Também é preciso rever acordos comerciais. O Tratado de Livre Comércio (TLC) contém cláusulas que afetaram os setores mais vulneráveis da economia salvadorenha. Não queremos deixar de cumprí-lo, mas sim solicitar a revisão do TLC no Congresso dos EUA.
No passado, a FMLN adotou uma posição muito antiimperialista. Hoje somos muito mais moderados e realistas. Não podemos ter um discurso antiimperialista quando um terço da população vive nos EUA. A FMLN também foi contra a dolarização, mas eu não vou alterar isso. O custo de reverter a dolarização seria muito maior do que o de mantê-la.

FOLHA - E quanto à Venezuela?
FUNES -
Estreitaríamos as relações comerciais e de cooperação. O governo salvadorenho rechaçou a oferta que lhe fez Hugo Chávez para construir uma planta armazenadora de petróleo de modo a poder comprar combustível da Venezuela a um preço muito mais baixo.
Se pudermos obter petróleo a um preço melhor, por que não? Mas estreitar relações com Chávez não significa que vamos copiar seu modelo, ou que ele terá uma presença predominante nos assuntos internos de El Salvador. Também apostamos no fortalecimento das relações outros governos de esquerda, particularmente com o Brasil. O relacionamento que Lula conseguiu com o setor privado me interessa, porque nosso desafio é parecido.
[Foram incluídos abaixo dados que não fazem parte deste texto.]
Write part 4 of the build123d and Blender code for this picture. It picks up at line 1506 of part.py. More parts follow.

FOLHA - Há alguma intenção de mudar a Constituição?
FUNES -
Não. A FMLN não participou da elaboração da Constituição de 1983 porque na época era uma força insurgente, mas é uma boa Carta, que concebe o Estado como principal provedor de serviços públicos. E não buscamos a reeleição.
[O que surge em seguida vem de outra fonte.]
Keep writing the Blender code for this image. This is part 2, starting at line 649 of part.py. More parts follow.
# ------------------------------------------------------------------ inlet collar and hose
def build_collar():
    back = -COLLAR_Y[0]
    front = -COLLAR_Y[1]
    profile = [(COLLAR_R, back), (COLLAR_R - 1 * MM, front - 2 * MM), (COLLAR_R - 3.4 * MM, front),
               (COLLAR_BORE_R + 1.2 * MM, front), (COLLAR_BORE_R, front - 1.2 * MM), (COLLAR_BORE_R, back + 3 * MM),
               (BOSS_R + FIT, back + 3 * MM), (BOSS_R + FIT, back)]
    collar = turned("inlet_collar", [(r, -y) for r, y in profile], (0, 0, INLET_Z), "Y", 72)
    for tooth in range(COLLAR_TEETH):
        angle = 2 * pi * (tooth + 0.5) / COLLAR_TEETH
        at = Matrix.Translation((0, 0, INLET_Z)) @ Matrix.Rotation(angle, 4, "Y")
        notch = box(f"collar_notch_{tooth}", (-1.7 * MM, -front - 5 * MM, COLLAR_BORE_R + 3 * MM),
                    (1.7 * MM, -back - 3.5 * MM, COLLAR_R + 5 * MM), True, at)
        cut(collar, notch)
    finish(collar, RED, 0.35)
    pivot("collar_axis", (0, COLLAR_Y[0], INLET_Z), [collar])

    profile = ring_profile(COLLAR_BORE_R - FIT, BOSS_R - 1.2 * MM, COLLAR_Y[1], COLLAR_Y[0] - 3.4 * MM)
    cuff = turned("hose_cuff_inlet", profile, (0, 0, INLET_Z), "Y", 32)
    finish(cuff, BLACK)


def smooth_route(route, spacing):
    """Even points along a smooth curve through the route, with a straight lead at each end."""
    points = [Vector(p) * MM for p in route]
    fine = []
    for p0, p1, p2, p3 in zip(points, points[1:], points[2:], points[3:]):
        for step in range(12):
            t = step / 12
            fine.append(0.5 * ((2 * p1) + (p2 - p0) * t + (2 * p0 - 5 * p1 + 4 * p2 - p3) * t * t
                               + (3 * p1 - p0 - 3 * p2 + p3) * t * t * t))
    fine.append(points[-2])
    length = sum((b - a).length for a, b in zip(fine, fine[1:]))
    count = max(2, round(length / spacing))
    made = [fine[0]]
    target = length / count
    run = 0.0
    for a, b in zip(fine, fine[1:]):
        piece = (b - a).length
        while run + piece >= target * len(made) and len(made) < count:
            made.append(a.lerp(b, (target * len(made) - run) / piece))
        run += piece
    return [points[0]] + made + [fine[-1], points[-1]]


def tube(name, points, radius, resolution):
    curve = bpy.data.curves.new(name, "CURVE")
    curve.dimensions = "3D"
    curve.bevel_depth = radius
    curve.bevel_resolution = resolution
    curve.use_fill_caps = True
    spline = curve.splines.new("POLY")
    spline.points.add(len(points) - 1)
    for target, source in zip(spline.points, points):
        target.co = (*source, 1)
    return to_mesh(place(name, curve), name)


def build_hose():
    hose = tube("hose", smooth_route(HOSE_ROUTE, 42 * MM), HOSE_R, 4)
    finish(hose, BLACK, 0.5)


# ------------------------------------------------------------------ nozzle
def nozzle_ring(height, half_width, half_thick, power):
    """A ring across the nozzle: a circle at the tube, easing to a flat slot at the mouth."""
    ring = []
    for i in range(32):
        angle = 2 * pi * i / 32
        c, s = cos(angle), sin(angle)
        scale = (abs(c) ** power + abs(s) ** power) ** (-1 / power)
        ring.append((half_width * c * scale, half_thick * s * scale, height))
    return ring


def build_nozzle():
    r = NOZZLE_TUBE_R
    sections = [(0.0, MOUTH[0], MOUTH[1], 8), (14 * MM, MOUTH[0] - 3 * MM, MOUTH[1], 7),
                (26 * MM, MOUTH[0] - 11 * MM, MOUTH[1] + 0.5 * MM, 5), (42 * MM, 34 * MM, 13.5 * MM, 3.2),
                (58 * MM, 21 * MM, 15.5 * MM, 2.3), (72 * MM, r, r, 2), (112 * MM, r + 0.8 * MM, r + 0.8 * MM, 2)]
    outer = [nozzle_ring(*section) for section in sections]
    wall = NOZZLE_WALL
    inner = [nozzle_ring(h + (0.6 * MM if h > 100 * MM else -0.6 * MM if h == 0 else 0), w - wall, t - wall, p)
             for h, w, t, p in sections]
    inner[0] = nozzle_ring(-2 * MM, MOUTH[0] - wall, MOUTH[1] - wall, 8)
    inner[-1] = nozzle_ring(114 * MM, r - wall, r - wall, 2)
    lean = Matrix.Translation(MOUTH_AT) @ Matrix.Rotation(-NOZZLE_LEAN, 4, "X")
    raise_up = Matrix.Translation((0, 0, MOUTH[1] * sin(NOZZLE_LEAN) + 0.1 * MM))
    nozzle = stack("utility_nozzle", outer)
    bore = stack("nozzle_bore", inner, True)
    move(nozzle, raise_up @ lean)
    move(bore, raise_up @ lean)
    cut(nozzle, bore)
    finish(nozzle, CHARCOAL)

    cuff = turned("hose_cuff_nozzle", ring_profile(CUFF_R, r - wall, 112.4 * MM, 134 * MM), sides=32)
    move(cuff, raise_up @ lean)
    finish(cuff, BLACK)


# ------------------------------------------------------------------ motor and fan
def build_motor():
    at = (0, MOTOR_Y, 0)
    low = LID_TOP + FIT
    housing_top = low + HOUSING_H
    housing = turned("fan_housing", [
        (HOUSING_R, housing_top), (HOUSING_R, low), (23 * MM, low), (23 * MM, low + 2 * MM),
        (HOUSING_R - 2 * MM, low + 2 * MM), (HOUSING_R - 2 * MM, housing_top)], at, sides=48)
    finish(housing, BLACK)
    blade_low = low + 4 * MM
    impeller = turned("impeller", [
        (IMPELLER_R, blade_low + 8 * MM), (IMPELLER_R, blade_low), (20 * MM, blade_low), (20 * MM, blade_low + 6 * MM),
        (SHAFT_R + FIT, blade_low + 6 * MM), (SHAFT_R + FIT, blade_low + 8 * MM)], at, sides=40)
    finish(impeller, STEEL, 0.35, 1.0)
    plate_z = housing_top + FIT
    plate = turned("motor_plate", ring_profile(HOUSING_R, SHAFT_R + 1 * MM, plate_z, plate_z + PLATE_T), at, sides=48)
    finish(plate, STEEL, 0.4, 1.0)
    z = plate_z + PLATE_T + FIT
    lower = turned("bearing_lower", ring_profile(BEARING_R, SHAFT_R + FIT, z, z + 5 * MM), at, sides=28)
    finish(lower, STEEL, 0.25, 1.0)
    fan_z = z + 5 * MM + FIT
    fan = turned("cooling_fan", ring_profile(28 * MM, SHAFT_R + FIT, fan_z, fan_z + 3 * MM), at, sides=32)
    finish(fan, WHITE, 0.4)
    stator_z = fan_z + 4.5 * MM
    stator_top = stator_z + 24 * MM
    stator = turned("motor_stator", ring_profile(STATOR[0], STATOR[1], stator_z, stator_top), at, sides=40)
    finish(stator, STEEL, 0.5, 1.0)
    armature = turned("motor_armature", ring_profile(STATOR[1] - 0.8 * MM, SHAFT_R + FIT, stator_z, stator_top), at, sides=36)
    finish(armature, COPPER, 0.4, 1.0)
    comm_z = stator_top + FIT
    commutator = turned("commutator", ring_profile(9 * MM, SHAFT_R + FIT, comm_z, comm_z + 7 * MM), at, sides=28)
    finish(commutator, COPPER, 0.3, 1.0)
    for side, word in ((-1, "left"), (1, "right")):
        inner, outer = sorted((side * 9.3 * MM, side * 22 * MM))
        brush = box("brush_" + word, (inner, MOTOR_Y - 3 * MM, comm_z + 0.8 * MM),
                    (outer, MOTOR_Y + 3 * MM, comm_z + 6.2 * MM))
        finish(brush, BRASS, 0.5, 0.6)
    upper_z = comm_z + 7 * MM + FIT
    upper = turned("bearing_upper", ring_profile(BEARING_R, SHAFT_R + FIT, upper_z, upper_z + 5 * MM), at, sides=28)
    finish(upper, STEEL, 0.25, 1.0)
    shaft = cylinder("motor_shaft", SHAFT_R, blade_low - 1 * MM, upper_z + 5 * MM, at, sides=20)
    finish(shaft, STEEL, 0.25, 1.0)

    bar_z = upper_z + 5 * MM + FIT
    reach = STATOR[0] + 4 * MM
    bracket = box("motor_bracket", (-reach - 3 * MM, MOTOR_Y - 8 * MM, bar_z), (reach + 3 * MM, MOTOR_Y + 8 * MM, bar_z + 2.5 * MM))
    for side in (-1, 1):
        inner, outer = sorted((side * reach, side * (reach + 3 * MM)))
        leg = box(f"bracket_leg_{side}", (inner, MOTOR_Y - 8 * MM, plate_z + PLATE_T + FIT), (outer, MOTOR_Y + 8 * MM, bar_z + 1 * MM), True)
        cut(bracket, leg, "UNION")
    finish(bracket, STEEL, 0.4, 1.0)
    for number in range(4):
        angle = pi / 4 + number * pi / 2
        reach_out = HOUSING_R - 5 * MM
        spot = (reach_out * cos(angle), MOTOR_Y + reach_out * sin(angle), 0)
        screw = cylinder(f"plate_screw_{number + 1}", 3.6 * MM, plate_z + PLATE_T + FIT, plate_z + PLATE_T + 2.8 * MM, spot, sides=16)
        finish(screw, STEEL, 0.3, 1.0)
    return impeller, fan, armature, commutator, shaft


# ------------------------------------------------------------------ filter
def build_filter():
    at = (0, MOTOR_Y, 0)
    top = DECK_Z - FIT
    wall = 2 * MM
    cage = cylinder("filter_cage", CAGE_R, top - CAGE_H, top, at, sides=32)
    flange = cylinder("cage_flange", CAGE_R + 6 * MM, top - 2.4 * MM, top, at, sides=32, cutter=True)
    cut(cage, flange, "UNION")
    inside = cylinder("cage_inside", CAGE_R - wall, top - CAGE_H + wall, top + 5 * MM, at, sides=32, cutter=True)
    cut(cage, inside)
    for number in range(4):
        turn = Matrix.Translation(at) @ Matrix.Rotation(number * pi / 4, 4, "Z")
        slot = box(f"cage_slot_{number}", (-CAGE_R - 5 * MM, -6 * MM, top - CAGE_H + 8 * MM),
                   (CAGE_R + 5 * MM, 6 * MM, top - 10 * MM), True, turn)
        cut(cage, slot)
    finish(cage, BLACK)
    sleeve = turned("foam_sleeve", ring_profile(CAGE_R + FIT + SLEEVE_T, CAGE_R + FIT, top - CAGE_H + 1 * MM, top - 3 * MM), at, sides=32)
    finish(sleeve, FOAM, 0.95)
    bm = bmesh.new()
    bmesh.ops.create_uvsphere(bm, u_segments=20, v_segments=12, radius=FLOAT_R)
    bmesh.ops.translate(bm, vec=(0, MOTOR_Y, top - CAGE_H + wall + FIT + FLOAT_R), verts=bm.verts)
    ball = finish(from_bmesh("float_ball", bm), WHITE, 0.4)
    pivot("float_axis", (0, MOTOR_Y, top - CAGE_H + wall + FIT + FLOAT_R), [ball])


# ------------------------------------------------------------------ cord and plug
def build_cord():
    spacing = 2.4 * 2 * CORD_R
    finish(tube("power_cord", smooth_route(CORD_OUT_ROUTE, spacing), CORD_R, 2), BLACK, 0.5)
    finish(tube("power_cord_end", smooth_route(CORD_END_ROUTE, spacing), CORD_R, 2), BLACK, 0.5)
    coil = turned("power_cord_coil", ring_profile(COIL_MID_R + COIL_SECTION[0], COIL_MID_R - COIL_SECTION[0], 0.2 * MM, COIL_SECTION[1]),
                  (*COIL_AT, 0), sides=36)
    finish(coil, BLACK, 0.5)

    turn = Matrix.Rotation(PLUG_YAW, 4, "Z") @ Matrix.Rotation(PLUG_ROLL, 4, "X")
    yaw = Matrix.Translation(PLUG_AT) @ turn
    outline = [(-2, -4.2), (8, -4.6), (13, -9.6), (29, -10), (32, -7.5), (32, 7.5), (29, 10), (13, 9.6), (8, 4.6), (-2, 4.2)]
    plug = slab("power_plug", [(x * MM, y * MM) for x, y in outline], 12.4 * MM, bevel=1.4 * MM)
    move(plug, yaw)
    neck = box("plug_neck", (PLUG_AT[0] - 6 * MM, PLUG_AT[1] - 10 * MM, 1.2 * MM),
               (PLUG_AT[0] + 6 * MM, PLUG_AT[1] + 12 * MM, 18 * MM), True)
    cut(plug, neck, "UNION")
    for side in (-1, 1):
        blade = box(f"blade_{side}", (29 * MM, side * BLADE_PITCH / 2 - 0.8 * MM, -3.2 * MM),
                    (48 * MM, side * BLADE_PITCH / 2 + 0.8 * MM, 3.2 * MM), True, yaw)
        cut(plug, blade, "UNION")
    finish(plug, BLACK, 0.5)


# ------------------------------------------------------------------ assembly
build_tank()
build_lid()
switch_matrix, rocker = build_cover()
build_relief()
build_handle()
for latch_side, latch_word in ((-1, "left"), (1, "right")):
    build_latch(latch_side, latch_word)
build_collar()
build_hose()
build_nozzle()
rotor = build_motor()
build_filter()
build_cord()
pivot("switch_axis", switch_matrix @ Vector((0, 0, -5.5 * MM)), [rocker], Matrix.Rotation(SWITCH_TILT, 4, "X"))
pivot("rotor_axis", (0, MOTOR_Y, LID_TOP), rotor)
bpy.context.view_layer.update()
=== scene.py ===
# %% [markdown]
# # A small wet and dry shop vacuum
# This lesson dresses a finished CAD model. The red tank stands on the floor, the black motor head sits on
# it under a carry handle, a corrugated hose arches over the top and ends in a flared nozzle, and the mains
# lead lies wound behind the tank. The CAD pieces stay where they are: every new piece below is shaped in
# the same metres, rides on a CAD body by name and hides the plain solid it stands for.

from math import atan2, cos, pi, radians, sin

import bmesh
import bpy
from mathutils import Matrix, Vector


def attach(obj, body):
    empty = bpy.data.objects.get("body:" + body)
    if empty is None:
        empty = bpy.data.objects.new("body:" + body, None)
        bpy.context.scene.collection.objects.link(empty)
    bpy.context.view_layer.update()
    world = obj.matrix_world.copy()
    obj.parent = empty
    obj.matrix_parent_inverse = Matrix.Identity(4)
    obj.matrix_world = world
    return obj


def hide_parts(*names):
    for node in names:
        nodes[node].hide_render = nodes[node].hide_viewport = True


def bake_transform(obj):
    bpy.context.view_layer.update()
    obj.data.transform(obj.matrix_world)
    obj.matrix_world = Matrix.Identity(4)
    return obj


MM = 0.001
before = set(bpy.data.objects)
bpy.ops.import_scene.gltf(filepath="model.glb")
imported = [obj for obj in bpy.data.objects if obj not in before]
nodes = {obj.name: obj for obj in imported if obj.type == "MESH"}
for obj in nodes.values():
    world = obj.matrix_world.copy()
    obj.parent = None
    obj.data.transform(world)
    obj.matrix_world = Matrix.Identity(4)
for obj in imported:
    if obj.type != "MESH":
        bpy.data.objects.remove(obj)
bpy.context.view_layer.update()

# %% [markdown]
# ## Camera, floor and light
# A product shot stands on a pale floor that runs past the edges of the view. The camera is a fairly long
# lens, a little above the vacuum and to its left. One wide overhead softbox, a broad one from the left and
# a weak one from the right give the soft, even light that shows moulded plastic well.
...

FOLHA - Há investimentos do Brasil e dos EUA na produção de álcool em El Salvador. O sr. é favorável?
FUNES -
Sim. Brasileiros poderiam usar El Salvador como plataforma para exportar álcool para os EUA sem pagar impostos, por causa do TLC. Mas queremos que essa aliança beneficie o maior número de empresários possível. Não vamos estimular o surgimento de mais monopólios.